The following information was derived from the NC Historical Site marker entitled “Freedom Seekers of Somerset Place: Rebecca Hathaway Drew” at Washington County:

During the antebellum years, many enslaved people in North Carolina tried to escape from bondage. Whether they were successful in their endeavors or not, the people who resisted being enslaved and sought emancipation were called Freedom Seekers.

Rebecca Hathaway Drew was a Freedom Seeker. In December 1845, nineteen-year-old Rebecca ran away from her enslavers, the Collins family, fleeing from their plantation, Somerset Place in Washington County. After Rebecca made her escape, she traveled toward Edenton with the hope that she could be with her mother, Tamer. Previously, Tamer and Rebecca had lived together at another piece of property, but the Collins family had separated mother and daughter when they moved Rebecca to Somerset Place.
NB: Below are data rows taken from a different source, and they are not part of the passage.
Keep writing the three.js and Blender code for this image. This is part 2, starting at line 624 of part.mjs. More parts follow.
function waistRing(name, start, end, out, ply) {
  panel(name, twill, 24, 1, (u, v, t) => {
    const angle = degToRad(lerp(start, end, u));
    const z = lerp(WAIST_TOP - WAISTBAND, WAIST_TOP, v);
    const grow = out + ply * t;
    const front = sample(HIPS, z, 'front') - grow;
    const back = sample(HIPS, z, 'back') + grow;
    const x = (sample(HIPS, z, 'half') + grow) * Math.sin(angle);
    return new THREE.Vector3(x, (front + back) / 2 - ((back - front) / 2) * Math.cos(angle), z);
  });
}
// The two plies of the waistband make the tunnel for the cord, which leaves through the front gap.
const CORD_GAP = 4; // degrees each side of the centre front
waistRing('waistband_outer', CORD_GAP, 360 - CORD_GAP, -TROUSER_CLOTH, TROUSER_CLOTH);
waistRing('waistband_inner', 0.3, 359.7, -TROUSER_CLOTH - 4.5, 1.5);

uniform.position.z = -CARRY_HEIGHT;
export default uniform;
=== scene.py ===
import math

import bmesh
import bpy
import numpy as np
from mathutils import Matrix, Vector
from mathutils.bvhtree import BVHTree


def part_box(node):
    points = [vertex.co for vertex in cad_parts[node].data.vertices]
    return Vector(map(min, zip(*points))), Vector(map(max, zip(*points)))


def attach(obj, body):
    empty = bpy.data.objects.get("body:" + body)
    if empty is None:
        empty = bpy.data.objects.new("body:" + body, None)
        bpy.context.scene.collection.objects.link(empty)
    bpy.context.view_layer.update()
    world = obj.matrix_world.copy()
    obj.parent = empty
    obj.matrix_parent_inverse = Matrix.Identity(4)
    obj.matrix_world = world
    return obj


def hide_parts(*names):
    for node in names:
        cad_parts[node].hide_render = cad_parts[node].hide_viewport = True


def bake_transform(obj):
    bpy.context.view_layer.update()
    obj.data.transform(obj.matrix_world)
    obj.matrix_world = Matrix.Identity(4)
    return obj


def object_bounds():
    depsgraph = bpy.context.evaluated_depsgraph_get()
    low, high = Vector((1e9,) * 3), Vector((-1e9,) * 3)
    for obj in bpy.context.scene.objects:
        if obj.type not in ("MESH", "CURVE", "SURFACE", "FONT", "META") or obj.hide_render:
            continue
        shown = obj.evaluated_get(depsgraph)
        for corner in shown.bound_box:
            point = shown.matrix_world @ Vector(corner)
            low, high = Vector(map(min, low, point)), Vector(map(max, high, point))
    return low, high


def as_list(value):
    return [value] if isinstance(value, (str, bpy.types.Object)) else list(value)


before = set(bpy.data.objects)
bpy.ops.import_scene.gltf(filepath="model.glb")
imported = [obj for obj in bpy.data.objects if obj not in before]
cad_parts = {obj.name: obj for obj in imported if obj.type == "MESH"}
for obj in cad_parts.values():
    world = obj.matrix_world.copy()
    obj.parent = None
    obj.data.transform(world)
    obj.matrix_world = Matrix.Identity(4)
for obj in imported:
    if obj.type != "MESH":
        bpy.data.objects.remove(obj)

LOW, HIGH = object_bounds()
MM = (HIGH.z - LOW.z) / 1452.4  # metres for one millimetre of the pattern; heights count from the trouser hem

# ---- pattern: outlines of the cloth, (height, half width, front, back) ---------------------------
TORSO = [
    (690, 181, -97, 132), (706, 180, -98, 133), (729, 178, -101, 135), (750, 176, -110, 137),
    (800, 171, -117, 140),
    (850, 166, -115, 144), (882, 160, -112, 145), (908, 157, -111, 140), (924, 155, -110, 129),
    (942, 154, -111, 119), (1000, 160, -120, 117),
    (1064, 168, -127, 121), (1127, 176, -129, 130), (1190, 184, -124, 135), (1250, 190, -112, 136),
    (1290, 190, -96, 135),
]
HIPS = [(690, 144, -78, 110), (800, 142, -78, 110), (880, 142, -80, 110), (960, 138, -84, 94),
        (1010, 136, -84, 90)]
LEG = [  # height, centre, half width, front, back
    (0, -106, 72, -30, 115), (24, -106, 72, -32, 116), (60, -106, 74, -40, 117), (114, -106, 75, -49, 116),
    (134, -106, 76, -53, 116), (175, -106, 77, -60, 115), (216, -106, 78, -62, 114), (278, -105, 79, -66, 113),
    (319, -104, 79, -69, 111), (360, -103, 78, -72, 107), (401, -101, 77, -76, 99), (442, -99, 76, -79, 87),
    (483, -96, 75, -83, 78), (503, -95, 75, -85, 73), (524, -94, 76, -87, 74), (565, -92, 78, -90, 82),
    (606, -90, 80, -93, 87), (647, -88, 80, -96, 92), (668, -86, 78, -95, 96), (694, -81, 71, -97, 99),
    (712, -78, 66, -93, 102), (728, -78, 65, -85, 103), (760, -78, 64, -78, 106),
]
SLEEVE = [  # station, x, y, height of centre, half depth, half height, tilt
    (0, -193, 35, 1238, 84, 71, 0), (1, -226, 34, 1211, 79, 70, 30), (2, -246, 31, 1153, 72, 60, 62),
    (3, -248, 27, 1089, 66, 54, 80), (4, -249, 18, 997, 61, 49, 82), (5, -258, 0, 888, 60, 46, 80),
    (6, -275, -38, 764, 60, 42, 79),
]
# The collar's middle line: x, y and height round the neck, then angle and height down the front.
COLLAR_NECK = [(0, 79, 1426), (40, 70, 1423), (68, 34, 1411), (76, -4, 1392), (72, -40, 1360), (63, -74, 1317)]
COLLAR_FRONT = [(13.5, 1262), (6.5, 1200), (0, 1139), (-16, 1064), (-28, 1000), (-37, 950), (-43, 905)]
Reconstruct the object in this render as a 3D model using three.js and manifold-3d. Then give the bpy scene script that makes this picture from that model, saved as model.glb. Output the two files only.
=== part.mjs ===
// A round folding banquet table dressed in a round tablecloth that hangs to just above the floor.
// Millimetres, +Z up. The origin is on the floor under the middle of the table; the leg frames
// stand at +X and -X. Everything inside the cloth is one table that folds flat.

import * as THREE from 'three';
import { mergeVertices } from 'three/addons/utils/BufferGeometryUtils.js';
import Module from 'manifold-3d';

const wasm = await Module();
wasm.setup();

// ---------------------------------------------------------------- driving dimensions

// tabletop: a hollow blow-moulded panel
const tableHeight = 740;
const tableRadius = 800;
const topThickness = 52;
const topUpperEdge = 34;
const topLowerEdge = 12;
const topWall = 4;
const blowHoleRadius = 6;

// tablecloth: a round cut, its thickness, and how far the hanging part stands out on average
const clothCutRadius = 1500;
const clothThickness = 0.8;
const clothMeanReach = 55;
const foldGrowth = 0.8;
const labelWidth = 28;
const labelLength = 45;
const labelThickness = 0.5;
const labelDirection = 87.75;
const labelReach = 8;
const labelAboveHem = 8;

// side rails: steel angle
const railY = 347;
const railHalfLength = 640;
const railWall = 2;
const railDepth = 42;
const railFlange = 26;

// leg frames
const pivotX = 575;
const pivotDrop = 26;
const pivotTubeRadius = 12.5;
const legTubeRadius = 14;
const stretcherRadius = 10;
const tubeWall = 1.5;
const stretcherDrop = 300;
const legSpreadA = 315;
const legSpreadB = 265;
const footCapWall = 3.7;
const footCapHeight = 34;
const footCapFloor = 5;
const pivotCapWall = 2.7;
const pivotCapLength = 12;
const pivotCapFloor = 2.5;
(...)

While she was making her way toward Edenton, Rebecca was captured by Somerset’s overseer, Joseph Newberry. He took her back to the plantation, and as punishment, he locked Rebecca in stocks overnight. As a result of being exposed to the extreme cold, Rebecca’s feet became frostbitten, and gangrene soon set in. She was taken to the hospital on the plantation, and Dr. Hardy Hardison amputated both of her feet. The dangerous and painful procedure was performed without anesthesia. Rebecca survived the ordeal, but her life was forever changed by that fateful night after being left outdoors in the December weather.

Rebecca’s physical condition was permanently altered, as was the perception of her “worth” as an enslaved person: She was seen as having no financial value due to her inability to work as she had before. In 1846, despite being his legal property by law, Josiah Collins III was exempted from paying taxes on Rebecca due to her “having lost both legs by amputation.”
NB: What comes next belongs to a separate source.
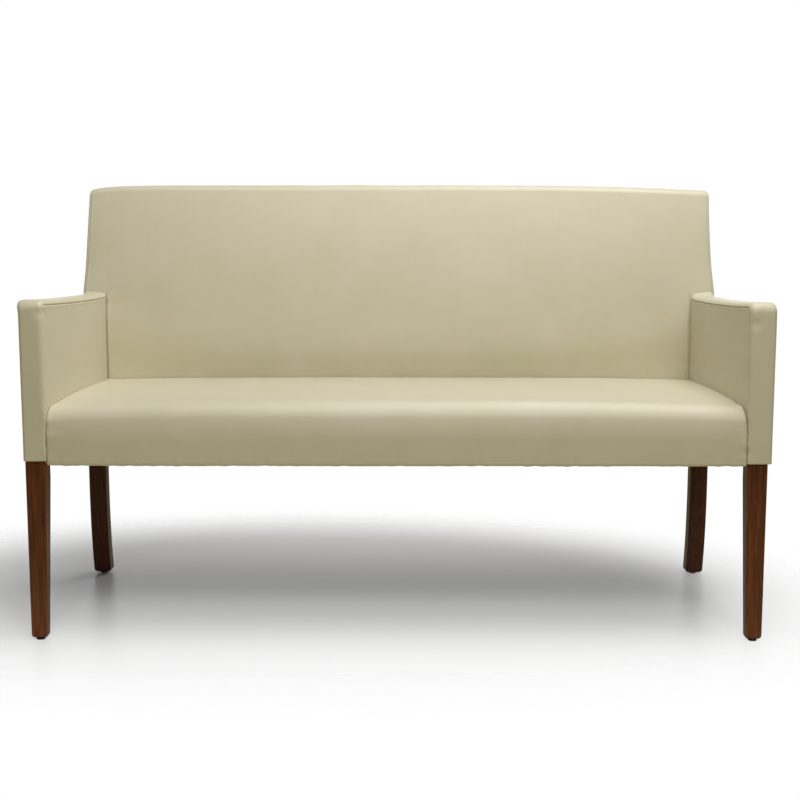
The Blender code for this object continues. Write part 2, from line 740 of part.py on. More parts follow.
def build_seat_rails(legs):
    """The front, rear and cross rails of the seat."""
    for name, front, rear, pair in (
            ("front", FRONT_RAIL_FRONT, FRONT_RAIL_REAR, legs["front"]),
            ("rear", REAR_RAIL_FRONT, REAR_RAIL_REAR, legs["rear"])):
        low = (-LEG_INNER + FIT, front, RAIL_BOTTOM)
        high = (LEG_INNER - FIT, rear, RAIL_TOP)
        rail = add_piece(f"seat_{name}_rail", tenoned(low, high, 0), BEECH)
        for leg, end in zip(pair, (-1, 1)):
            cut(leg, mortise(f"{name} rail mortise {end}", low, high, 0, end))
        low = (-RAIL_THICKNESS / 2, FRONT_RAIL_REAR + FIT, RAIL_BOTTOM)
        high = (RAIL_THICKNESS / 2, REAR_RAIL_FRONT - FIT, RAIL_BOTTOM + CROSS_RAIL_HEIGHT)
        end = -1 if name == "front" else 1
        cut(rail, mortise(f"cross rail {name} mortise", low, high, 1, end))
    add_piece("seat_cross_rail", tenoned(low, high, 1), BEECH)


def build_back_rails(posts):
    """The rails and stile of the back frame, in line with the rear of the posts."""
    rails = {}
    for name, start, end in (("lower", BACK_LOWER_RAIL_START, BACK_LOWER_RAIL_END),
                             ("top", BACK_TOP_RAIL_START, BACK_TOP_RAIL_END)):
        low = (-LEG_INNER + FIT, BACK_FRAME_FRONT, start)
        high = (LEG_INNER - FIT, -FIT, end)
        rails[name] = add_piece(f"back_{name}_rail", tenoned(low, high, 0), BEECH,
                                parent=BACK_FRAME)
        for post, at in zip(posts, (-1, 1)):
            cut(post, mortise(f"back {name} mortise {at}", low, high, 0, at, BACK_FRAME))
    low = (-STILE_WIDTH / 2, BACK_FRAME_FRONT, BACK_LOWER_RAIL_END + FIT)
    high = (STILE_WIDTH / 2, -FIT, BACK_TOP_RAIL_START - FIT)
    add_piece("back_stile", tenoned(low, high, 2), BEECH, parent=BACK_FRAME)
    cut(rails["lower"], mortise("stile lower mortise", low, high, 2, -1, BACK_FRAME))
    cut(rails["top"], mortise("stile top mortise", low, high, 2, 1, BACK_FRAME))


def build_frame():
    """The legs, rails, blocks and panels."""
    legs = {"front": [], "rear": []}
    for name, side in (("left", -1), ("right", 1)):
        front_leg = build_front_leg(name, side)
        rear_leg = build_rear_leg(name, side)
        build_side_rail(name, side, front_leg, rear_leg)
        build_arm_rail(name, side, front_leg, rear_leg)
        build_corner_block(name, side, True)
        build_corner_block(name, side, False)
        build_arm_panels(name, side)
        legs["front"].append(front_leg)
        legs["rear"].append(rear_leg)
    build_seat_rails(legs)
    build_back_rails(legs["rear"])
    low = (-LEG_OUTER, FIT, (BACK_TUCK_RISE + RAIL_TOP - POST_REAR_BEND) * RAKE_SECANT)
    high = (LEG_OUTER, FIT + HARDBOARD, BACK_TOP_RAIL_END)
    add_piece("outside_back_panel", box(low, high), BROWN_BOARD, parent=BACK_FRAME)


def build_seat_straps():
    """Straps from the front rail to the rear rail, and longer ones woven through them."""
    span = SIDE_RAIL_INNER + SIDE_RAIL_INNER
    pitch = span / SEAT_STRAP_COUNT
    middles = [pitch * (i - (SEAT_STRAP_COUNT - 1) / 2) for i in range(SEAT_STRAP_COUNT)]
    front = FRONT_RAIL_FRONT + STRAP_END_INSET
    rear = REAR_RAIL_REAR - STRAP_END_INSET
    for number, middle in enumerate(middles, 1):
        low = (middle - STRAP_WIDTH / 2, front, STRAP_LEVEL)
        high = (middle + STRAP_WIDTH / 2, rear, STRAP_LEVEL + STRAP_THICKNESS)
        add_piece(f"seat_strap_{number:02d}", box(low, high), WEBBING)
    half_span = SIDE_RAIL_OUTER - STRAP_END_INSET
    flat_from = SIDE_RAIL_INNER - STRAP_END_INSET
    reach = STRAP_WIDTH / 2 + STRAP_END_INSET
    edges = [-flat_from] + [x + step for x in middles for step in (-reach, reach)] + [flat_from]
    cut_shares = [(x + half_span) / (half_span + half_span) for x in edges]
    depth_pitch = (REAR_RAIL_FRONT - FRONT_RAIL_REAR) / CROSS_STRAP_COUNT
    for number in range(CROSS_STRAP_COUNT):
        middle = FRONT_RAIL_REAR + depth_pitch * (number + 1 / 2)
        bm = unit_block(cut_shares)
        for vertex in bm.verts:
            share = vertex.co.copy()
            x = half_span * (share.x + share.x - 1)
            nearest = min(range(SEAT_STRAP_COUNT), key=lambda i: abs(middles[i] - x))
            over = (nearest + number) % 2 == 0
            rise = STRAP_THICKNESS + FIT if over else -STRAP_THICKNESS - FIT
            if abs(x) > flat_from - MERGE:
                rise = 0.0
            y = middle + STRAP_WIDTH * (share.y - CENTRE_SHARES.y)
            vertex.co = (x, y, STRAP_LEVEL + rise + STRAP_THICKNESS * share.z)
        add_piece(f"seat_cross_strap_{number + 1}", bm, WEBBING)


def build_back_straps():
    """Upright straps across the front of the back rails."""
    bay = LEG_INNER - STILE_WIDTH / 2
    pitch = bay / (BACK_STRAPS_PER_BAY + 1)
    number = 0
    for side in (-1, 1):
        for place in range(BACK_STRAPS_PER_BAY):
            number += 1
            middle = side * (STILE_WIDTH / 2 + pitch * (place + 1))
            low = (middle - STRAP_WIDTH / 2, BACK_STRAP_FRONT,
                   BACK_LOWER_RAIL_START + STRAP_END_INSET)
            high = (middle + STRAP_WIDTH / 2, BACK_FRAME_FRONT - FIT,
                    BACK_TOP_RAIL_END - STRAP_END_INSET)
            add_piece(f"back_strap_{number}", box(low, high), WEBBING, parent=BACK_FRAME)


def build_seat():
    """The seat's foam over its webbing, and the leather cover drawn over it."""
    foam = add_piece("seat_foam", seat_body(LEATHER + FOAM_FIT), FOAM, smooth=True)
    low = (-HALF_WIDTH, FRONT_RAIL_FRONT - FIT, SEAT_BOTTOM - OVERRUN)
    high = (HALF_WIDTH, OVERALL_DEPTH, FOAM_BOTTOM)
    cut(foam, add_cutter("seat frame space", box(low, high)))
    bm = seat_body(0.0)
    split_level(bm, TUCK_TOP)
    hem = Vector((0.0, SEAT_HEM_WIDTH, 0.0))
    geometry = bm.verts[:] + bm.edges[:] + bm.faces[:]
    bmesh.ops.bisect_plane(bm, geom=geometry, plane_co=hem, plane_no=(0.0, 1.0, 0.0))
    drop_faces(bm, lambda n, c: faces_down(n) and c.y > SEAT_HEM_WIDTH and c.z < TUCK_TOP)
    drop_faces(bm, lambda n, c: (faces_side(n) or faces_back(n)) and c.z < TUCK_TOP and
               c.y > SEAT_HEM_RADIUS)
    thicken(add_piece("seat_cover", bm, CREAM_LEATHER, smooth=True), LEATHER)


def build_arms():
    """Foam and leather on both arms."""
    for name, side in (("left", -1), ("right", 1)):
        inner_low, inner_high = side_box(side, ARM_INNER - OVERRUN, LEG_INNER - FIT,
                                         FRONT_LEG_FRONT - FIT, OVERALL_DEPTH,
                                         SEAT_BOTTOM - OVERRUN, TUCK_TOP)
        low, high = side_box(side, LEG_INNER - FIT, LEG_OUTER + FIT, FRONT_LEG_FRONT - FIT,
                             OVERALL_DEPTH, SEAT_BOTTOM - OVERRUN, ARM_POST_TOP + FIT)
        foam = add_piece(f"arm_foam_{name}", arm_body(side, LEATHER + FOAM_FIT), FOAM, smooth=True)
        cut(foam, add_cutter(f"arm frame space {name}", box(low, high)))
        cut(foam, add_cutter(f"arm lower inside {name}", box(inner_low, inner_high)))
        bm = arm_body(side, 0.0)
        split_level(bm, TUCK_TOP)
        drop_faces(bm, lambda n, c: faces_down(n) or faces_back(n))
        drop_faces(bm, lambda n, c: n.x * side < -SIDE_FACING_SHARE and c.z < TUCK_TOP)
        thicken(add_piece(f"arm_cover_{name}", bm, CREAM_LEATHER, smooth=True), LEATHER)


def build_back():
    """Foam over the back frame, the inside cover round it and the flat outside cover."""
    clear = LEG_OUTER + FIT
    low = (-clear, 0.0, COVER_BOTTOM - OVERRUN)
    high = (clear, OVERALL_DEPTH, BACK_FOOT)
    under = add_cutter("space under the back panel", box(low, high))
    zones = []
    for name, side in (("left", -1), ("right", 1)):
        low, high = side_box(side, ARM_INNER, clear, 0.0, OVERALL_DEPTH,
                             COVER_BOTTOM - OVERRUN, ARM_POST_TOP + FIT)
        zones.append(add_cutter(f"space behind arm {name}", box(low, high)))
    foam = add_piece("back_foam", back_body(LEATHER + FOAM_FIT), FOAM, smooth=True)
    low = (-clear, BACK_STRAP_FRONT - FIT, 0.0)
    high = (clear, OVERALL_DEPTH, (BACK_POST_TOP + FIT - POST_REAR_BEND) * RAKE_SECANT)
    cut(foam, under, *zones, add_cutter("back frame space", box(low, high), BACK_FRAME))
    for name, side in (("left", -1), ("right", 1)):
        bm = side_outline_block(post_outline(FIT), side * (LEG_INNER - FIT), side * clear)
        cut(foam, add_cutter(f"post space {name}", bm))
    bm = back_body(0.0)
    drop_faces(bm, lambda n, c: faces_down(n) or faces_back(n))
    inside = add_piece("inside_back_cover", bm, CREAM_LEATHER, smooth=True)
    thicken(inside, LEATHER)
    cut(inside, under, *zones)
    bm = back_body(0.0)
    drop_faces(bm, lambda n, c: not faces_back(n))
    bmesh.ops.translate(bm, verts=bm.verts, vec=(0.0, FIT * RAKE_SECANT, 0.0))
    outside = add_piece("outside_back_cover", bm, CREAM_LEATHER, smooth=True)
    thicken(outside, LEATHER, 1.0)


def build_dust_cover():
    """Black cloth under the seat, notched round the legs."""
    half = SIDE_RAIL_OUTER
    front, rear = FRONT_RAIL_FRONT, REAR_RAIL_REAR
    notch = LEG_INNER - FIT
    front_notch = FRONT_LEG_REAR + FIT
    rear_notch = REAR_LEG_FRONT - FIT
    right = ((notch, front), (notch, front_notch), (half, front_notch), (half, rear_notch),
             (notch, rear_notch), (notch, rear))
    left = [(-x, y) for x, y in right[::-1]]
    bm = plan_outline_block([*right, *left], DUST_BOTTOM, DUST_BOTTOM + CAMBRIC)
    add_piece("dust_cover", bm, BLACK_CAMBRIC)


clear_scene()
PARTS = new_collection("loveseat")
CUTTERS = new_collection("cutters")

WALNUT = finish("walnut_stained_wood", "4C2A16", 0.42)
BEECH = finish("beech", "C9A77C", 0.65)
BROWN_BOARD = finish("hardboard", "6B4A30", 0.75)
CREAM_LEATHER = finish("cream_leather", "D2CDB0", 0.48)
FOAM = finish("upholstery_foam", "E6DFC0", 0.95)
WEBBING = finish("elastic_webbing", "2E2A26", 0.85)
BLACK_CAMBRIC = finish("black_cambric", "1B1B1C", 0.95)
GLIDE_PLASTIC = finish("glide_plastic", "141414", 0.50)

FLOOR_FRONT = add_empty("floor_at_front", (0.0, -OVERALL_DEPTH / 2, 0.0))
BACK_FRAME = add_empty("back_frame", (0.0, REAR_LEG_REAR, POST_REAR_BEND),
                       (-POST_REAR_RAKE, 0.0, 0.0), FLOOR_FRONT)

build_frame()
build_seat_straps()
build_back_straps()
build_seat()
build_arms()
build_back()
build_dust_cover()
bpy.context.view_layer.update()
print(f"overall depth {OVERALL_DEPTH:.4f}, least gap between pieces {FIT:.4f}")
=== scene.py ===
"""Looks of the two-seat loveseat: leather covers, foam, stained wood and a plain studio.

The frame gives every size that the construction holds. What stays here is the shape of the
soft covers between those sizes, and how each surface is finished.
"""

import math

import bmesh
import bpy
from mathutils import Matrix, Vector, noise
from mathutils.bvhtree import BVHTree


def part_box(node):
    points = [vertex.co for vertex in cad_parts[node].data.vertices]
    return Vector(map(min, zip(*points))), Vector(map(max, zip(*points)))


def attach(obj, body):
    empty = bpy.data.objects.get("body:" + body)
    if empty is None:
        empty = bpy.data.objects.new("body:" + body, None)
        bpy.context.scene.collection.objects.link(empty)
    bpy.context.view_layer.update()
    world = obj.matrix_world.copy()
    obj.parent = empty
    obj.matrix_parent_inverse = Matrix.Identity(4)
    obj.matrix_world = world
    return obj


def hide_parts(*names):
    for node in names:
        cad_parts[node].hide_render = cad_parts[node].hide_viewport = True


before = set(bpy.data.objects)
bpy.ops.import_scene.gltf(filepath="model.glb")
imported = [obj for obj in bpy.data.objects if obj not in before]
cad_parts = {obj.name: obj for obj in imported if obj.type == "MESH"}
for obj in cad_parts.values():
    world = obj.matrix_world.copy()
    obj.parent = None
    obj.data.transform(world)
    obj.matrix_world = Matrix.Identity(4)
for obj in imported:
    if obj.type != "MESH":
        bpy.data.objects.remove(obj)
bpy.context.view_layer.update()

bl_info = {
    "name": "Loveseat dressing",
    "version": (1, 0, 0),
    "blender": (4, 5, 0),
    "location": "View3D > Sidebar > Loveseat",
    "description": "Leather, foam, wood and studio for a two-seat loveseat",
    "category": "Object",
}

MM = 0.001
BODY = "root"
SIDES = (("left", -1), ("right", 1))

# Sizes read from the frame
ARM_LOW, ARM_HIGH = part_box("arm_cover_right")
FRONT = ARM_LOW.y
HALF_WIDTH = ARM_HIGH.x
WIDTH = 2 * HALF_WIDTH
ARM_INNER = ARM_LOW.x
COVER_BOTTOM = ARM_LOW.z
SEAT_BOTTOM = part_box("seat_cover")[0].z
BACK_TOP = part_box("inside_back_cover")[1].z
REAR_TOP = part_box("outside_back_cover")[1].z
REAR_LEG_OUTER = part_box("rear_leg_right")[1].x

# The leather's thickness, the room between pieces that touch, and what counts as on a line
LEATHER = 1.2 * MM
CLEAR = 0.3 * MM
ON_EDGE = 0.1 * MM
ON_SEAM = 0.3 * MM

# The cells that a cover is cut into: on its faces, on the arms' strips, at its rolls, at its
# edges, and on the seat's broad front roll
CELL = 5.5 * MM
STRIP_CELL = 4 * MM
FINE_CELL = 2.5 * MM
EDGE_CELL = 1.5 * MM
ROLL_CELL = 3.85 * MM

# A face looks along an axis when its normal has more than this share along it
FACING_SHARE = 0.5

# How the foam presses a cover out: the cloth's settings and frames, the rounds that smooth
# its folds, the foam's hold on a free point, and the most that each cover moves
CLOTH = {
    "quality": 6, "mass": 0.4, "tension_stiffness": 40.0, "compression_stiffness": 40.0,
    "shear_stiffness": 15.0, "bending_stiffness": 6.0, "use_pressure": True,
}
CLOTH_FRAMES = 20
FOLD_SMOOTHING = 25
FOLD_SMOOTHING_SHARE = 0.5
FOAM_HOLD_SHARE = 0.2
SEAT_PRESSED = 3 * MM
ARM_PRESSED = 1.5 * MM
BACK_PRESSED = 3 * MM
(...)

By 1849, Rebecca’s mother, Tamer, was brought to Somerset Place by her enslavers, reuniting mother and daughter. In December 1855, Rebecca married Virgil Drew. They had five children together before her husband died.
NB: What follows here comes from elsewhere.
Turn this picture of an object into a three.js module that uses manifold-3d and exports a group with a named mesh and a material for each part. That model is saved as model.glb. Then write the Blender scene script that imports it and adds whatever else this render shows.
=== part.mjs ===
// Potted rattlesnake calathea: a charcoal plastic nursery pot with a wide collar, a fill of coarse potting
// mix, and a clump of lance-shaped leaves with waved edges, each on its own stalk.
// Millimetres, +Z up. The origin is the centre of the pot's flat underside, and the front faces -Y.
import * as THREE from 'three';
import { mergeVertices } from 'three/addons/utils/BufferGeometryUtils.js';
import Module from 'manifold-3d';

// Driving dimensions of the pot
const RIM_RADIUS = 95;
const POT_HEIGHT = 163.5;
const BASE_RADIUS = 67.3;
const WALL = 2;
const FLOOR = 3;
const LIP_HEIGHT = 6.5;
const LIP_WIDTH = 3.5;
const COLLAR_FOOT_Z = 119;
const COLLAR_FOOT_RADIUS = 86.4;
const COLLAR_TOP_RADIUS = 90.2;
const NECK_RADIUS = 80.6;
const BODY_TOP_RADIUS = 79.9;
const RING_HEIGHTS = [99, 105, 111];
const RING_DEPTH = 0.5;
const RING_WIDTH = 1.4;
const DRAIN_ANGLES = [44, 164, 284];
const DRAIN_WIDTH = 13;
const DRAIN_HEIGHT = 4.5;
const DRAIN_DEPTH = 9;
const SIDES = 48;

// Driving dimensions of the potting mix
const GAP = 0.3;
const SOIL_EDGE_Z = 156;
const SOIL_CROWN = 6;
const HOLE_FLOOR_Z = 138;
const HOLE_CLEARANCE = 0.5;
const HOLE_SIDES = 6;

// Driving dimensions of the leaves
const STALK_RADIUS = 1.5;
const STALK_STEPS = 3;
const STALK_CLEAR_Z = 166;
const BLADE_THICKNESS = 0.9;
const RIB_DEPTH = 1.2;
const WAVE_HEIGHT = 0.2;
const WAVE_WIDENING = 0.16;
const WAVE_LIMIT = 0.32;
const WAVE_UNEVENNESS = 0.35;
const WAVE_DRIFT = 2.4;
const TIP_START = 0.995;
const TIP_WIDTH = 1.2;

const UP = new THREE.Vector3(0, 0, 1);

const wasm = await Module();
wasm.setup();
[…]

Once emancipated by law in 1865, Rebecca Hathaway Drew, her children, and her mother returned to Edenton as free people. According to the 1880 census, Rebecca worked as a domestic servant, despite having “both legs off below knee”. For the remaining years of her life, Rebecca was an active, highly respected member of Edenton’s African American community. In 1901, Rebecca died at the age of 76.